No, the High Court has ruled that although evidence of behavior and demeanor may provide grounds for suspicion, it does not provide Police with reasonable grounds for belief under the Act. (Collins v Police)
The problem in this instance were that the symptoms maybe a result of lawful consumption of drugs and nervousness is often experienced by innocent people stopped by Police
Section 41, Mental Health Act 1992
Assisting a DAO.
When assisting a DAO, a Constable may enter a premises under Section 41(3), Mental Health Act 1992.
How long can you detain the patient for ?
- 6 hours and
- The time it takes to conduct the medical examination
Section 109, Mental Health Act 1992
Under this section Police may apprehend a person displaying mental health issues in a public place.
What may a Constable do with the person once detained?
If the Constable believes on reasonable grounds the person maybe mentally disordered and that it would be in the interest of that person -
(a) take that person to a Police station, hospital, surgery or to some other appropriate place, and
(b) arrange for a medical practitioner to examine the person at that place ASAP
Section 109(4), Mental Health Act 1992
Continuation of detention for person requiring further examination.

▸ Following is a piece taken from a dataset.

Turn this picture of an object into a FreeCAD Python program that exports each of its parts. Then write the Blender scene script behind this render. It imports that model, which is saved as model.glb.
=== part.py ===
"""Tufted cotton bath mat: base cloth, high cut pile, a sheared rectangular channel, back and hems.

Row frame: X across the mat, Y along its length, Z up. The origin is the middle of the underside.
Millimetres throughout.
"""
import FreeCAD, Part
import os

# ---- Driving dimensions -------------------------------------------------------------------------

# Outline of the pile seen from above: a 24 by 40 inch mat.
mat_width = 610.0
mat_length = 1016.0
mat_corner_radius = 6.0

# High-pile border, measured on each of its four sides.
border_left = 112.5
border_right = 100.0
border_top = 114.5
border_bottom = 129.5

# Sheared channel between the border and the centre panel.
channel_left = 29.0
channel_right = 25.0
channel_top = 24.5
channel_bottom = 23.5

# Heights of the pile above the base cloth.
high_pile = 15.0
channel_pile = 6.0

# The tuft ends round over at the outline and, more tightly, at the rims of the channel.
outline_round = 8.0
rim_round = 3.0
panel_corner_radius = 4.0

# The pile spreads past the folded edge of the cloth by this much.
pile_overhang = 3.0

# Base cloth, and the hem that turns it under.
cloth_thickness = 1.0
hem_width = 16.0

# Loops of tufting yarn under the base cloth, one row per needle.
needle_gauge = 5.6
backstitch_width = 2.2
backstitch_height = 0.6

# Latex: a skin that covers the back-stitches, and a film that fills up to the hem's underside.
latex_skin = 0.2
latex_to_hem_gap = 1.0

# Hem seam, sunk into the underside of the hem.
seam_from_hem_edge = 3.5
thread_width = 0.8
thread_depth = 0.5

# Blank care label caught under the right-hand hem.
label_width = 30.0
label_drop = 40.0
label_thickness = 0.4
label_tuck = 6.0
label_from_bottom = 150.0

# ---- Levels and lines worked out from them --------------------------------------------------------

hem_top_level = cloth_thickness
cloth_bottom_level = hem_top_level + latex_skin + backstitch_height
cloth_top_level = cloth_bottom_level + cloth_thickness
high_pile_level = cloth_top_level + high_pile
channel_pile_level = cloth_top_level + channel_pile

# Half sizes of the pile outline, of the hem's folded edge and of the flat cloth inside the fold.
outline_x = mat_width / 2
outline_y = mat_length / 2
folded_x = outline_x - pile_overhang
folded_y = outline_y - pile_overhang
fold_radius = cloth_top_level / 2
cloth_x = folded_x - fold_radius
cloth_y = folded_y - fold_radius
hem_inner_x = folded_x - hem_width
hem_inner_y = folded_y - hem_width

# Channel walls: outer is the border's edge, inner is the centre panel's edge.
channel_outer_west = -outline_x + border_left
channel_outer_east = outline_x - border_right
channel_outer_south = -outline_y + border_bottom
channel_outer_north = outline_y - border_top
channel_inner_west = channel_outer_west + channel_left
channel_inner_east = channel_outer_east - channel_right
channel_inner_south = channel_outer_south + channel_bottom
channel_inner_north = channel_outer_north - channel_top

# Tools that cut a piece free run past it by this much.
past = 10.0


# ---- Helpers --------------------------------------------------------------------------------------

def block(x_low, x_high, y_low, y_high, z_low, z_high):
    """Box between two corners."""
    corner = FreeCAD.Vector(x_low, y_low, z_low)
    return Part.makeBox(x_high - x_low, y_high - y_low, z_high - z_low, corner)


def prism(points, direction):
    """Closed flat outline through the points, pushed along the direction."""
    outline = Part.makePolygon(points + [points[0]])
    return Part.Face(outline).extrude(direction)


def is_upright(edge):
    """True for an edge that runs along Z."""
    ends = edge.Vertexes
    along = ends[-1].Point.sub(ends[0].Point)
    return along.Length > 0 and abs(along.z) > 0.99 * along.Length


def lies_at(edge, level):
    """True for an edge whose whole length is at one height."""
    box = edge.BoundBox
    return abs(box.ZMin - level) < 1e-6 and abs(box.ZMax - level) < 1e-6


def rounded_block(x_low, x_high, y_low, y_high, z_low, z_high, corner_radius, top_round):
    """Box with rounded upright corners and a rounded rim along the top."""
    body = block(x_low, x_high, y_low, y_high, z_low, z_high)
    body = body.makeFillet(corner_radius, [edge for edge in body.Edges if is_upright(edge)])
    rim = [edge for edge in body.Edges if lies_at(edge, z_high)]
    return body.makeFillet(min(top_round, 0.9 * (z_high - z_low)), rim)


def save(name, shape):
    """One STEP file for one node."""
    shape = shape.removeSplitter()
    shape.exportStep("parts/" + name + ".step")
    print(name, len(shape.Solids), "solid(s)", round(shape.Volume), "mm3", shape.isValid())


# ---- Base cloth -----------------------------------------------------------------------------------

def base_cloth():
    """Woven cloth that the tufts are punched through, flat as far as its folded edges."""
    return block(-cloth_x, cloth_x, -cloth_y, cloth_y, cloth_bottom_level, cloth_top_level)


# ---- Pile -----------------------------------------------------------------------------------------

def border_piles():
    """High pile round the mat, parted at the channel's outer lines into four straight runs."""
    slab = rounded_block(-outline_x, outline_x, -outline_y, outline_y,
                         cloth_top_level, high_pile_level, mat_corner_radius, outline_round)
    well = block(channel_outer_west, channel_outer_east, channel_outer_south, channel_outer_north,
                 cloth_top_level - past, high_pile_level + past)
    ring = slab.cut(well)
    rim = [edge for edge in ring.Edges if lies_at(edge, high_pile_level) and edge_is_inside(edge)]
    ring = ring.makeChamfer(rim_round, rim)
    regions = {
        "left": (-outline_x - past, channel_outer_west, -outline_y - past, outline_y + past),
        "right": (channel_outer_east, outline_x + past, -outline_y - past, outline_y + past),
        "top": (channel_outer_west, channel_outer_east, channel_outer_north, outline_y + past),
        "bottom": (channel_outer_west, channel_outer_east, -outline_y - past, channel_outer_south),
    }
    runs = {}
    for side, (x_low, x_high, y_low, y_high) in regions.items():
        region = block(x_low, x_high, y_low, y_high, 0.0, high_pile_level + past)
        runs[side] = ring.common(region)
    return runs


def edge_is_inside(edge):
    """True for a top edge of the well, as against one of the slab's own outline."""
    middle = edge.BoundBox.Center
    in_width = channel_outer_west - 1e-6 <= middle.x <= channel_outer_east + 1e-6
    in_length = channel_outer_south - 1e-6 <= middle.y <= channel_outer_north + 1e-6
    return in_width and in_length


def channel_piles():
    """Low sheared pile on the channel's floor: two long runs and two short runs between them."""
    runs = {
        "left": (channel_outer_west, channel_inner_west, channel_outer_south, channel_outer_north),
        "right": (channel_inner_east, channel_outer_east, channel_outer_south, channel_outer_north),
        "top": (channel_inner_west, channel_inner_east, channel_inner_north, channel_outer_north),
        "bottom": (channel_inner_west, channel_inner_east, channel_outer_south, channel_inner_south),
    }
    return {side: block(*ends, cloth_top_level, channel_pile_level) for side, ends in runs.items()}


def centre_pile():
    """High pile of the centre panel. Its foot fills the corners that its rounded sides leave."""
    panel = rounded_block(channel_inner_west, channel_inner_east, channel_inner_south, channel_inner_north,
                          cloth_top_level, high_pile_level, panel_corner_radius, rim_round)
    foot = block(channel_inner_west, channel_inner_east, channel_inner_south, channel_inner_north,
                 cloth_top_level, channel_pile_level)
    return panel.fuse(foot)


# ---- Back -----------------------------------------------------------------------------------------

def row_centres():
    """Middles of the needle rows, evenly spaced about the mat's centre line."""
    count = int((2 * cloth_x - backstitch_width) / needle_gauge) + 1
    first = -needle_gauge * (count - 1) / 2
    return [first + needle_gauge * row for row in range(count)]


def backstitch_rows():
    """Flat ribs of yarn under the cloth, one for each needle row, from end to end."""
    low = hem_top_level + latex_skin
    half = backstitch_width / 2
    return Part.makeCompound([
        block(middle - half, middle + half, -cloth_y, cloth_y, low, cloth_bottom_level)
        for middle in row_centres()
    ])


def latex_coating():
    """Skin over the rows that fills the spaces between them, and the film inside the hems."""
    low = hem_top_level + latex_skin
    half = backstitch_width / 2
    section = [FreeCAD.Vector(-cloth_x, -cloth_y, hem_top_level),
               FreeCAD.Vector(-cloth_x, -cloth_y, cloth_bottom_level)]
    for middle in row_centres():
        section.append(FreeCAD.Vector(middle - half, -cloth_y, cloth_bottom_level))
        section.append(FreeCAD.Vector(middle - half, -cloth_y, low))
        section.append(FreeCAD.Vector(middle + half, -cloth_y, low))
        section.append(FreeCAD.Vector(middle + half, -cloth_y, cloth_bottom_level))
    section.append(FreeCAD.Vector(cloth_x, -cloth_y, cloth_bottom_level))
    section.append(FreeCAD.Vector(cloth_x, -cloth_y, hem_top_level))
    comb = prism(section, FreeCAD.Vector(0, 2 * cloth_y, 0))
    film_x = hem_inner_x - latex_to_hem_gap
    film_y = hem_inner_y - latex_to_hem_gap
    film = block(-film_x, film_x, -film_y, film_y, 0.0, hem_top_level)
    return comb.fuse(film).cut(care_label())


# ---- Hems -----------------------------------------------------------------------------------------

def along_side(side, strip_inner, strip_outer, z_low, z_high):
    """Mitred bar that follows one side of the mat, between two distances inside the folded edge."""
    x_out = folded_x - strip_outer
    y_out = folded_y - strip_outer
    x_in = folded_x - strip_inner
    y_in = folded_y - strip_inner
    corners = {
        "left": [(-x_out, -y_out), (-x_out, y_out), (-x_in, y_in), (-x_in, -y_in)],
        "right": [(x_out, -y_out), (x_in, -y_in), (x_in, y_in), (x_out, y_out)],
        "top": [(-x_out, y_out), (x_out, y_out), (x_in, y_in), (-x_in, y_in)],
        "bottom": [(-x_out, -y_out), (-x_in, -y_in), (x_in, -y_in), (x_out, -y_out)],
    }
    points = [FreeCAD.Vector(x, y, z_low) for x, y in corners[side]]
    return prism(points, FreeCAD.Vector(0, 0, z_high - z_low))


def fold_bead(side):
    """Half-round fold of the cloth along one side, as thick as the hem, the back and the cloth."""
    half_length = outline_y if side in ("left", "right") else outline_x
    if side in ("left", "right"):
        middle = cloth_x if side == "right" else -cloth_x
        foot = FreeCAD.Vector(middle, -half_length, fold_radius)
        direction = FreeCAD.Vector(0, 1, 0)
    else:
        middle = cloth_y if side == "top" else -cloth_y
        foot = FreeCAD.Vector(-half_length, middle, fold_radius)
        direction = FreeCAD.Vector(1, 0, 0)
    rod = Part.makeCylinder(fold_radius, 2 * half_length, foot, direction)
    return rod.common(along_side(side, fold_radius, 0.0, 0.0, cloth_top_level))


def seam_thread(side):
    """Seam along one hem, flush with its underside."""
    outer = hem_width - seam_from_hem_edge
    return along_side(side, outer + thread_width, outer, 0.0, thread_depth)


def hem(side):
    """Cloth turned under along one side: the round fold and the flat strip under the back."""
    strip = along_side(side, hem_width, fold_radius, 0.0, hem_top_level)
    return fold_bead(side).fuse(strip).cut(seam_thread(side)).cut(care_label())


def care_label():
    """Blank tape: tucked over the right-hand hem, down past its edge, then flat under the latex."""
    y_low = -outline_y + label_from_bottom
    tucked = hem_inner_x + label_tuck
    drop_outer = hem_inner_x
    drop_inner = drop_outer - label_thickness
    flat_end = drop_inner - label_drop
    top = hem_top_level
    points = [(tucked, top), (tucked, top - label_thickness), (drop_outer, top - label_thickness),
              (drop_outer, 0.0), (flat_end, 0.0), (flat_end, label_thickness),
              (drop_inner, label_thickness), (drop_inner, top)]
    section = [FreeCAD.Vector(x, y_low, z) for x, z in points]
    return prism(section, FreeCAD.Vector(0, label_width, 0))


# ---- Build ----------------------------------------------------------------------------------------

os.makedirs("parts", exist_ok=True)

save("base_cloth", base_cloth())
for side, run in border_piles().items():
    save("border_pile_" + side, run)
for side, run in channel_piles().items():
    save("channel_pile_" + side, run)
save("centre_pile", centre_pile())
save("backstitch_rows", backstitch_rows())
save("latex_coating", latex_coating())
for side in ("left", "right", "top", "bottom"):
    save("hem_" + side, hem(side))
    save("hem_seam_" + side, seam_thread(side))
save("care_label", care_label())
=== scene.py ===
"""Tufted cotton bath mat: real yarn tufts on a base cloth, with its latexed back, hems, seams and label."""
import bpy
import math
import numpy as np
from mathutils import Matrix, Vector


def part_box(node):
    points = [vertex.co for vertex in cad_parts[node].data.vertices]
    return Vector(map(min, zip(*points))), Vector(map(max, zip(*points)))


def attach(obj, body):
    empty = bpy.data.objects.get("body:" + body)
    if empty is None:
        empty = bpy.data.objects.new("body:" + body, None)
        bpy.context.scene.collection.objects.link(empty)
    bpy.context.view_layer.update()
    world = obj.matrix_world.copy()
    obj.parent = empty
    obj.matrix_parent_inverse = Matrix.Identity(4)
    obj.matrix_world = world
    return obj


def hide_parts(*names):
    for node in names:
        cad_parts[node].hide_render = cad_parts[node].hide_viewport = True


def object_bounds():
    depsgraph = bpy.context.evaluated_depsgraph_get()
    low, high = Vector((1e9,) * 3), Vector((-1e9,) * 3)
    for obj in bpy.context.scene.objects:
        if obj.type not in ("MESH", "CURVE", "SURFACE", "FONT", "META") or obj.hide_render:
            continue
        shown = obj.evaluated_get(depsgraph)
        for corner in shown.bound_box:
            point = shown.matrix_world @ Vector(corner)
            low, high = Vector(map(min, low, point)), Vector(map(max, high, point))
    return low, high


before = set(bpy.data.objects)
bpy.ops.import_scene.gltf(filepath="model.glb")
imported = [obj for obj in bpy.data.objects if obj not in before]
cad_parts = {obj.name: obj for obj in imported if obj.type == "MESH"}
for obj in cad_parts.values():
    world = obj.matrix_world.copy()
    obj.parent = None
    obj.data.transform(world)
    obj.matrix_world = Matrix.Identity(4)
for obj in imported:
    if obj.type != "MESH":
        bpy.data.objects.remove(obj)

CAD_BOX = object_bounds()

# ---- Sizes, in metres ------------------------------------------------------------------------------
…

If a medical practitioner having examined a person believes the person requires a further assessment urgently, what may a Constable do?
- Continue to detain the person at the place where the examination is being conducted
Or - Take the person to some other placed nominated by the Practitioner for the purpose of the assessment and detain the person at the other place until the assessment is conducted
What is Police role under the Mental Health (CAT) Act, 1992 ?
The responsibility for providing services under the Mental Health (CAT) Act, 1992 rests primarily with Mental Health Services but Police provide assistance where legislation provides for Police intervention.
What are the key words of a mental disorder to consider when dealing with a person believed to have a mental disorder ?
Poses a serious danger and seriously diminished capacity to look after themselves.
What is the maximum you may detain a person for an initial DAO assessment?
-6 hrs unless ordered by the DAO for a further assessment.
Do Police have the power to enter private property to detain a person with a mental health disorder?
No, Police have no power to enter onto private property unless asked to do so by a DAO or medical practitioner.
Section 8, Search and Surveillance Act 2012
Power to enter to effect arrest
Police may enter and search for a person if you suspect the person has committed and offence punishable by imprisonment, and you believe the person will leave or avoide arrest and/or CADD evidence, unless you arrest them immediately.